## DATASET EXTRACT
## begin

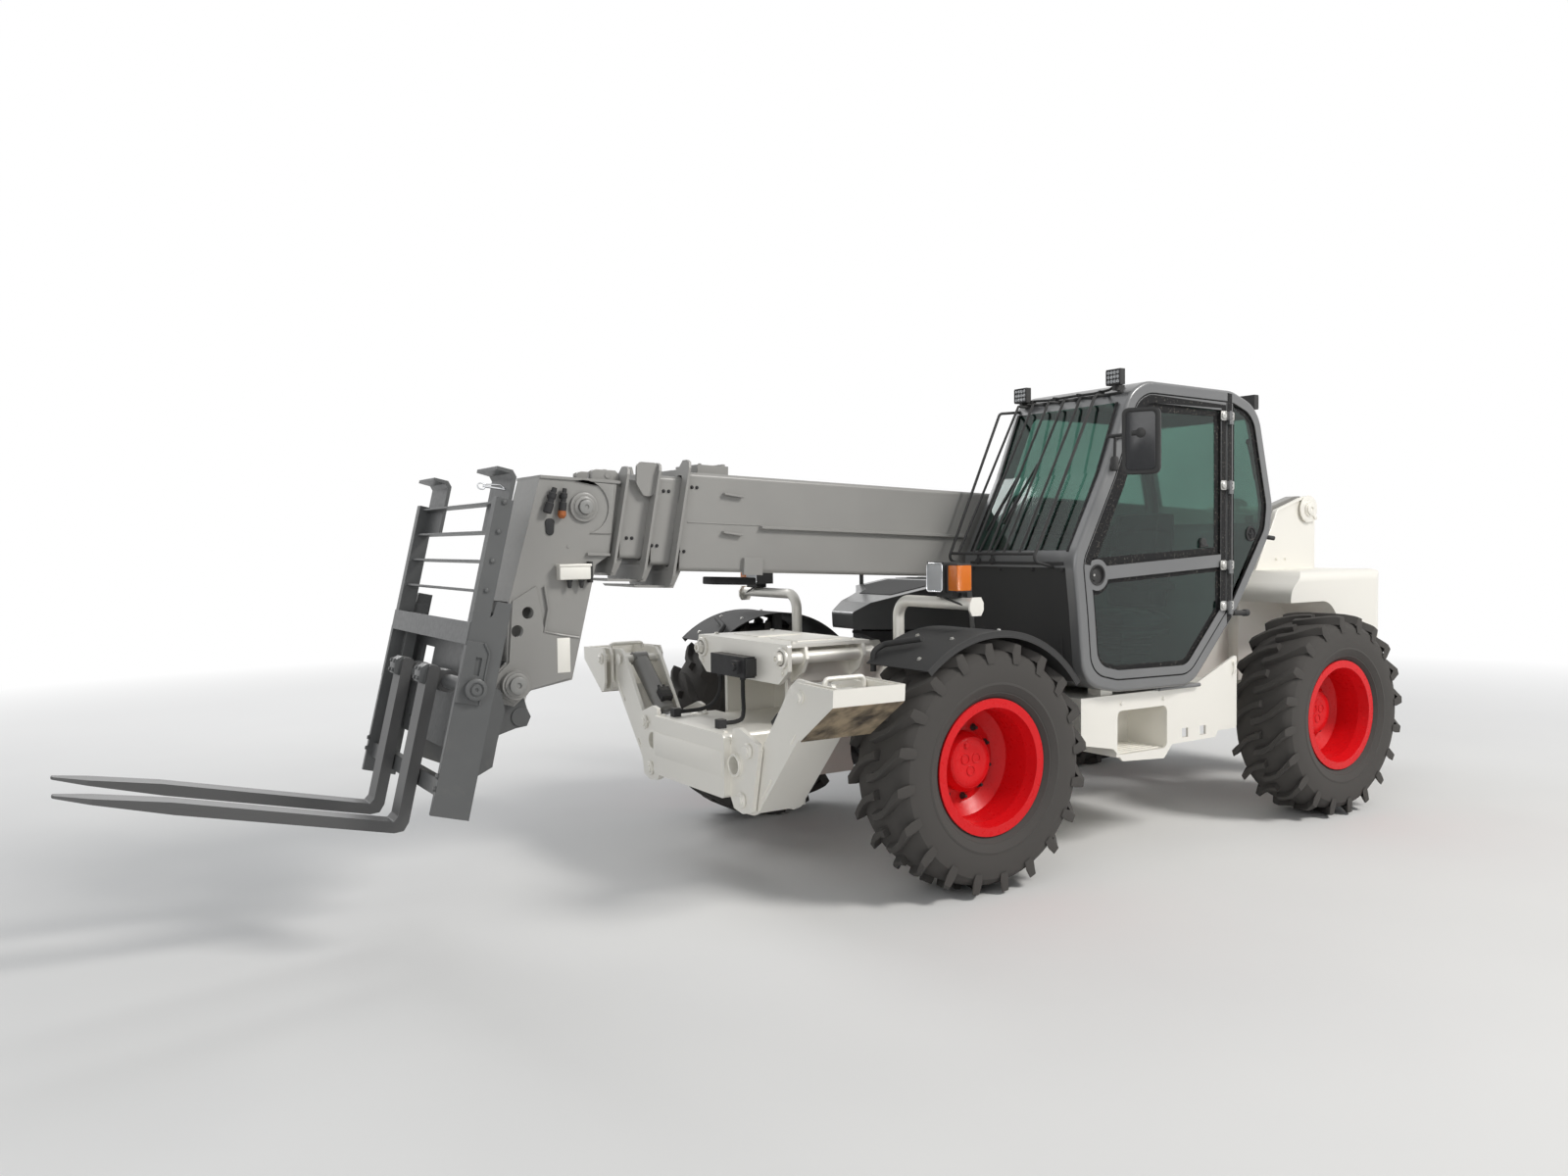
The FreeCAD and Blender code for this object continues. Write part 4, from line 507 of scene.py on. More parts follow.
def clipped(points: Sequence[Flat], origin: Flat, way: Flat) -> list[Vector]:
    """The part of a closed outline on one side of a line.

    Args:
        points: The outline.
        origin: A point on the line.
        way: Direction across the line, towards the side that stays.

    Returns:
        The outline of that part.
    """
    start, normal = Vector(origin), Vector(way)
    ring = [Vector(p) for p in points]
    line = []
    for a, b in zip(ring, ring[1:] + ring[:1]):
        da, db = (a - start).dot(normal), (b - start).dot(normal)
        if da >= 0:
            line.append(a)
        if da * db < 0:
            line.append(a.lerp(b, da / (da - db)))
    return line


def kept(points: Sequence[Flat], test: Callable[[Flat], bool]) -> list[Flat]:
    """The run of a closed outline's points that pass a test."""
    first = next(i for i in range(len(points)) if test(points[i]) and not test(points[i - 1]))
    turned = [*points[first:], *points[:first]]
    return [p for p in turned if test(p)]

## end

## WRITTEN REQUEST
Beginning at the top of the data, extract each line through the line containing "way: Direction across" and return those lines exactly, with nothing added.

## EXERCISE RESPONSE
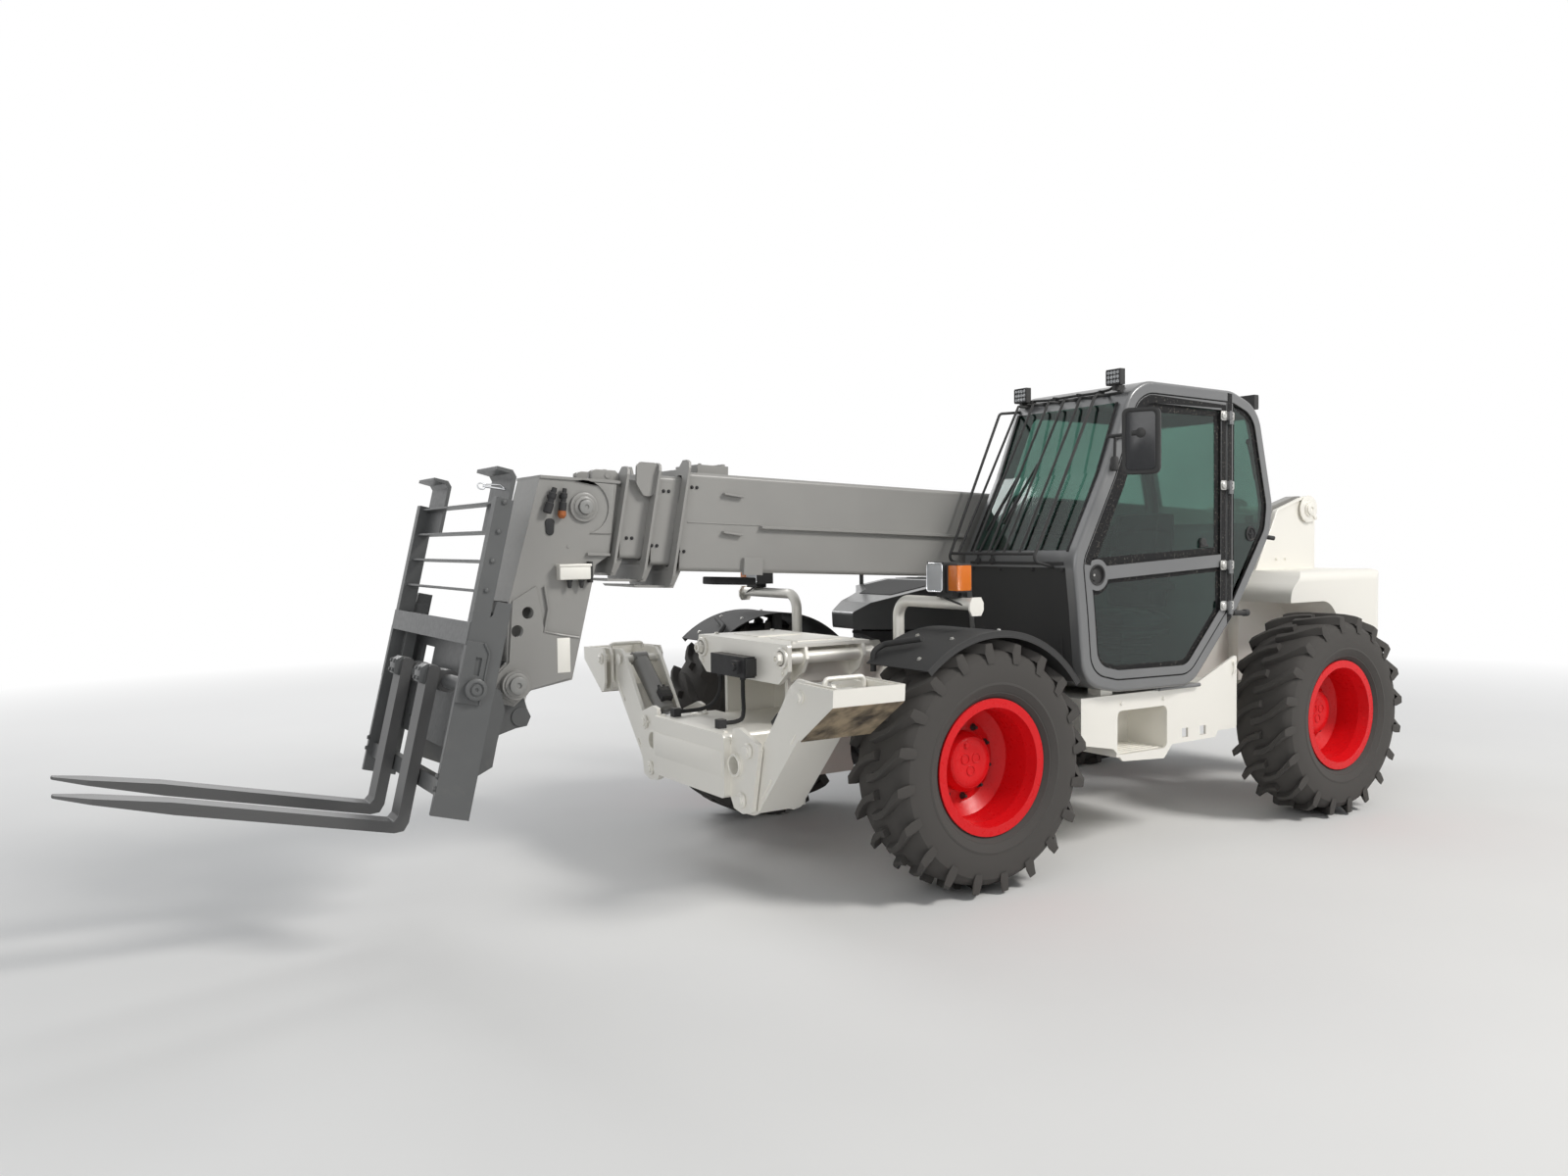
The FreeCAD and Blender code for this object continues. Write part 4, from line 507 of scene.py on. More parts follow.
def clipped(points: Sequence[Flat], origin: Flat, way: Flat) -> list[Vector]:
    """The part of a closed outline on one side of a line.

    Args:
        points: The outline.
        origin: A point on the line.
        way: Direction across the line, towards the side that stays.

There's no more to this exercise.